恐怖と欲望

War

前後しますがそれ以前に、スタンリー・キューブリックの幻の作品と言われる「恐怖と欲望(Fear and Desire)」見てきました。

何が幻かって、キューブリック自身が気に入らなくて、プリントを買い占めて封印してしまったので、全国で劇場公開されなかったらしい。死後勝手に公開されちゃうのは本人には不本意だったかもしれませんが(^^;)

で、実際に見てみてなるほど。。。と。
戦場におけるどこかずれていく人間心理と狂気へのいざないを描いてるのですが、特に具体的な戦争をモチーフにしたわけではなく「どこにでもあるような架空の戦場」であるせいか、ちょっとリアリティに欠ける面はあった。

また、特に最初の方が俳優が棒立ちで、素人っぽい舞台演技のような感じはした。状況設定もいまいち練り込まれてない感じが残り、その後に緻密なまでに作り込んで大ヒットとなった映画が多数あるなかで納得いかなかったのもわかる気がする(^^;)

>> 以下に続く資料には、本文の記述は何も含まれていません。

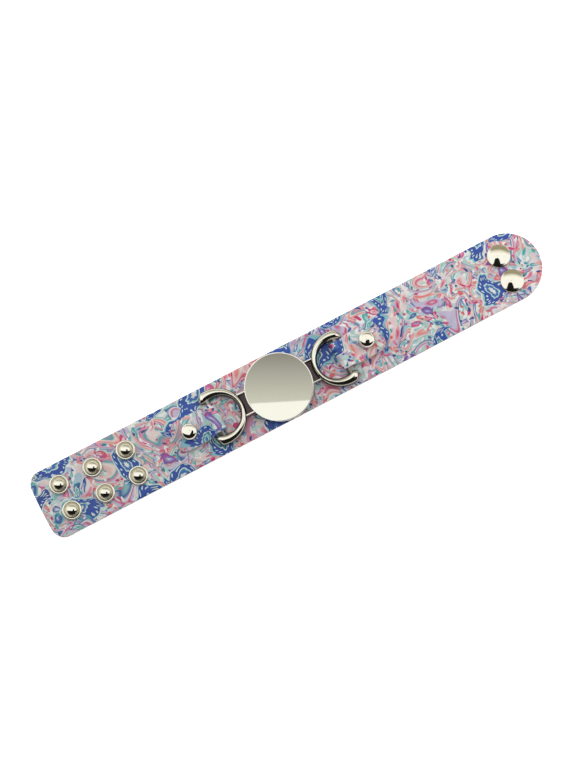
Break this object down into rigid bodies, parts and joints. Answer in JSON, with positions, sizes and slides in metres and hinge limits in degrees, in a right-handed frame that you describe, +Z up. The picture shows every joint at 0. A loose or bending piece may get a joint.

でもね、あの独特のカメラワークと、抽象的な情景の捉え方などはやはりキューブリックだ!と感じられるものでした。(特に小屋でのくだり)
また、そこに至るまでの苦悩はやや浅いとはいえ、欲望に勝てず狂気の世界に入り込んでいく姿も妖しい。

全体的に荒さは目につくけれど、初期のキューブリックが目指していたものがちょっと見えた気がした。